X_synth = np.random.normal(loc=mean, scale=std, size=(n_samples, X_initial_scaled.shape[1]))
y_synth = model.predict(X_synth)  # Predict synthetic labels using the initial model

X_combined_scaled = np.vstack([X_initial_scaled, X_synth])
y_combined = np.concatenate([y_initial, y_synth])

model.fit(X_combined_scaled, y_combined)


y_pred_synth_updated = model.predict(X_pool_scaled)
mse_synth_updated = mean_squared_error(y_pool, y_pred_synth_updated)
print(f"Updated MSE after Membership Query Synthesis: {mse_synth_updated}")

synth_improvement_percentage = ((mse_synth_initial - mse_synth_updated) / mse_synth_initial) * 100
print(f"Percentage Improvement after Membership Query Synthesis: {synth_improvement_percentage:.2f}%")

Here is the output.

Initial MSE: The model's performance before querying labels from the stream.

• Updated MSE: The model's performance after labeling is based on uncertainty from the stream.
• Improvement: We calculate the percentage drop in MSE.

Membership Query Synthesis

In Membership Query Synthesis, the model generates new synthetic data points and queries their labels.

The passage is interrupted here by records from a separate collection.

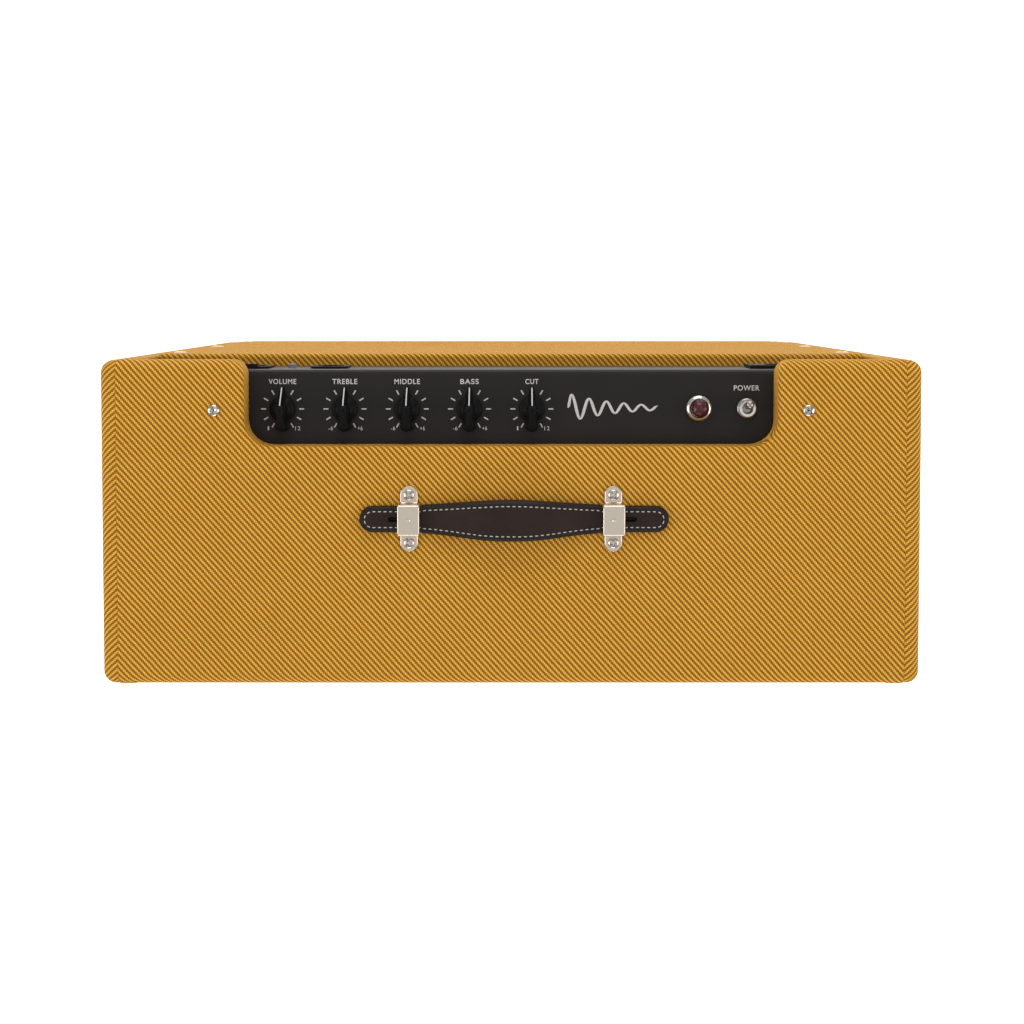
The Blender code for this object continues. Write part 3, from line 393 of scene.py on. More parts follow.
def plated_finish(name, shade, roughness):
    """Plated metal with handling marks: the gloss changes in faint smears."""
    finish = Finish(name, metallic=1.0, base_color=shade)
    smear = finish.noise(finish.place(), 220, 4, 0.65)
    finish.set("Roughness", roughness + smear * 0.16)
    finish.bump(finish.noise(finish.place(), 900, 3), 0.01 * MM, 0.15)
    return finish.material


def moulded_finish(name, low, high, roughness, gloss=0.35):
    """Moulded plastic or rubber: a slight flow pattern and a fine grain."""
    finish = Finish(name, specular_ior_level=gloss)
    flow = finish.noise(finish.place(), 90, 3)
    grain = finish.noise(finish.place(), 3200, 2)
    finish.set("Base Color", finish.mix(flow, low, high))
    finish.set("Roughness", roughness + grain * 0.12)
    finish.bump(grain, 0.015 * MM, 0.5)
    return finish.material


def leather_finish():
    """Dyed strap leather: pebbled grain, creases, and an edge painted black past the stitching."""
    look = bpy.context.scene.amplifier_leather
    finish = Finish("strap_leather", specular_ior_level=0.18)
    surface = finish.uv()
    inset = surface.axis(1)
    rim = 1 - inset.between(2.7 * MM, 3.1 * MM)
    edges = {"feature": "DISTANCE_TO_EDGE"}
    pebble = finish.node("ShaderNodeTexVoronoi", edges, Vector=finish.place(), Scale=1150.0)
    crease = finish.noise(finish.place(), 420, 5, 0.7)
    cloud = finish.noise(finish.place(), 60, 3)
    wear_and_shade = finish.mix(cloud.between(0.35, 0.75) * 0.4, look.face, (0.030, 0.0165, 0.013))
    finish.set("Base Color", finish.mix(rim, wear_and_shade, look.edge))
    finish.set("Roughness", 0.50 + crease * 0.14 - rim * 0.1)
    finish.bump(pebble.between(0.0, 0.25) * 0.5 + crease * 0.5, 0.09 * MM, 0.6)
    return finish.material


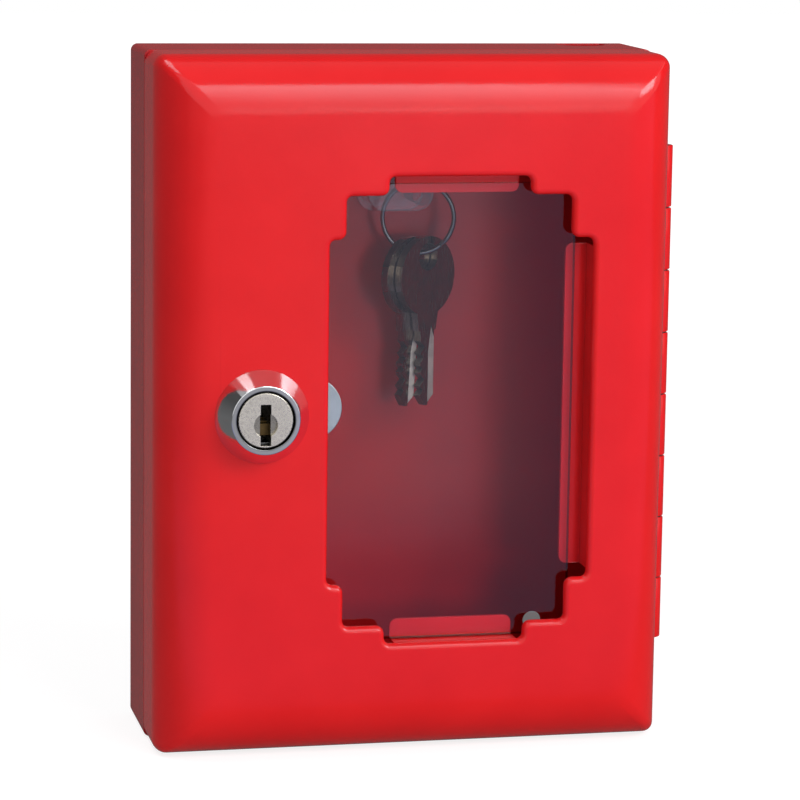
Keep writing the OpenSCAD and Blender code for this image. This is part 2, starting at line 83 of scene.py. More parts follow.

This strategy is proper when real-world data is limited.

Here is the explanation of the code that we’ll apply in a bit.

1. Synthetic Data Generation
2. Model Retraining:
3. Evaluation

Here is the code.

from sklearn.datasets import make_regression
from sklearn.preprocessing import StandardScaler
from sklearn.linear_model import LinearRegression
from sklearn.metrics import mean_squared_error

scaler = StandardScaler()
X_scaled = scaler.fit_transform(X)

X_initial_scaled, X_pool_scaled, y_initial, y_pool = train_test_split(X_scaled, y, test_size=0.8, random_state=42)

model = LinearRegression()
model.fit(X_initial_scaled, y_initial)

y_pred_synth_initial = model.predict(X_pool_scaled)
mse_synth_initial = mean_squared_error(y_pool, y_pred_synth_initial)
print(f"Initial MSE (Membership Query Synthesis): {mse_synth_initial}")

n_samples = 100
mean = X_initial_scaled.mean(axis=0)
std = X_initial_scaled.std(axis=0)

X_synth = np.random.normal(loc=mean, scale=std, size=(n_samples, X_initial_scaled.shape[1]))
y_synth = model.predict(X_synth)  # Predict synthetic labels using the initial model

X_combined_scaled = np.vstack([X_initial_scaled, X_synth])
y_combined = np.concatenate([y_initial, y_synth])

model.fit(X_combined_scaled, y_combined)
y_pred_synth_updated = model.predict(X_pool_scaled)
mse_synth_updated = mean_squared_error(y_pool, y_pred_synth_updated)
print(f"Updated MSE after Membership Query Synthesis: {mse_synth_updated}")

synth_improvement_percentage = ((mse_synth_initial - mse_synth_updated) / mse_synth_initial) * 100
print(f"Percentage Improvement after Membership Query Synthesis: {synth_improvement_percentage:.2f}%")

Here is the output.

• Initial MSE: The model's performance before adding synthetic data.
• Updated MSE: The model's performance after adding synthetic data.
• Improvement: We calculate the percentage drop in MSE.

Conclusion

In this article, we have explored how active learning can improve machine learning models using different real-life data projects. These projects are important because they have already been used during interviews. Applying your knowledge using real-life data projects will get you to where you want to be.